Second, both the IJ and the BIA raised issues with Piao’s familiarity with Christian doctrine, but the issues raised are based on mischaracterizations of Piao’s testimony. The IJ chided Piao for testifying that Christmas celebrates the arrival of Santa Claus and for not knowing who Jesus Christ was. Piao clearly testified that Christmas also celebrates the birth of Jesus Christ, who she said was the Son of God — two statements completely overlooked by the IJ. See Ren, 648 F.3d at 1088 (“In general, questioning an applicant on his knowledge of religious doctrine to determine if he is a true believer is not an appropriate method of determining eligibility for asylum.”). The BIA also emphasized Piao’s “admitted unfamiliarity with her own faith” and “church doctrine.” In doing so, the BIA misread Piao’s testimony: Piao admitted a lack of familiarity only with the Korean-American Christian church she attended in the United States.
Third, the BIA dismissed a letter provided by a Korean-American pastor on Piao’s behalf, because Piao purportedly could not identify the pastor’s Korean name when she used the Mandarin translation. Piao is a native of China, but ethnically Korean, and Piao had consistently translated Korean names into Mandarin throughout the merits hearing. Yet the IJ never gave Piao the opportunity during trial to offer an explanation as to any perceived discrepancy in ' the pastor’s name.

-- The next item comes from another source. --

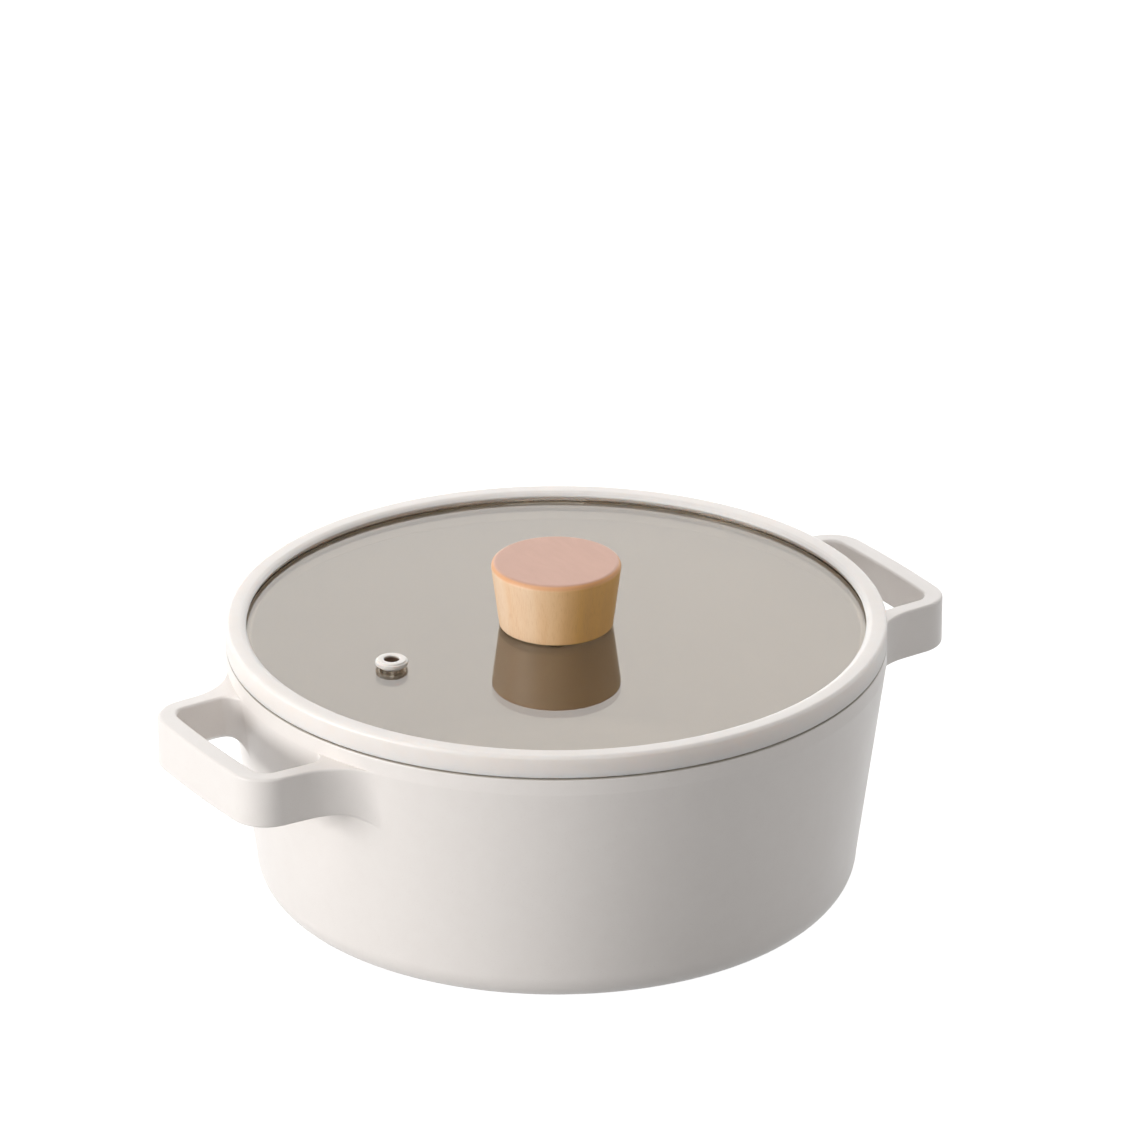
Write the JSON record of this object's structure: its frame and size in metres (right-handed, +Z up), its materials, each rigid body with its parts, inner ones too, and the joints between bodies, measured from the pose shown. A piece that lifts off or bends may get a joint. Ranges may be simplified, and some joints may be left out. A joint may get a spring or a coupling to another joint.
{
  "type": "saucepan with glass lid",
  "caption": "Low round ivory saucepan with cast loop handles and a flat glass lid that has a silicone rim, a steam vent and a tapered wooden knob.",
  "frame": {"origin": "centre of the foot ring, in the plane that the pan stands on", "axes": "+Z up along the pan's axis; the two handles lie on the X axis; the lid's steam vent is on the -X side"},
  "size_m": [0.3174, 0.252, 0.1308],
  "materials": {
    "ivory_ceramic_coat": "satin ivory ceramic coat over die-cast aluminium",
    "ivory_silicone": "smooth matt silicone",
    "white_silicone": "smooth silicone",
    "lid_glass": "polished tempered glass",
    "beech": "fine straight grain, satin lacquer",
    "grey_silicone": "matt silicone",
    "stainless_steel": "fine turned or brushed stainless steel",
    "brass": "plain turned brass"
  },
  "bodies": {
    "pot": {"pot_casting": "ivory_ceramic_coat", "induction_base_plate": "stainless_steel"},
    "lid_rim": {"lid_silicone_rim": "ivory_silicone"},
    "lid": {"lid_glass": "lid_glass", "steam_vent_grommet": "white_silicone", "knob_wood": "beech", "knob_seat_washer": "grey_silicone", "knob_threaded_insert": "brass", "under_glass_gasket": "grey_silicone", "screw_washer": "stainless_steel", "spring_lock_washer": "stainless_steel", "knob_screw": "stainless_steel"}
  },
  "joints": [
    {"name": "lid_lift", "type": "slide", "parent": "pot", "child": "lid_rim", "axis": [0, 0, 1], "range_m": [0, 0.12]},
    {"name": "lid_turn", "type": "hinge", "parent": "lid_rim", "child": "lid", "pos_m": [0, 0, 0.1], "axis": [0, 0, 1], "continuous": true}
  ]
}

4. We hold that the IJ and BIA erred in their credibility assessments and find that any adverse credibility determination must be revisited in light of the issues identified in this memorandum disposition. Accordingly, we grant the petition for review regarding Piao’s claims for asylum, withholding of removal, and relief under the Convention Against Torture. If additional corroborative evidence is deemed necessary for Piao to carry her burden of proof, then the Ren notice requirements must be followed. See Ai Jun Zhi v. Holder, 751 F.3d 1088, 1095 (9th Cir.2014).
*730Petition for review GRANTED. REMANDED for further proceedings consistent with this disposition.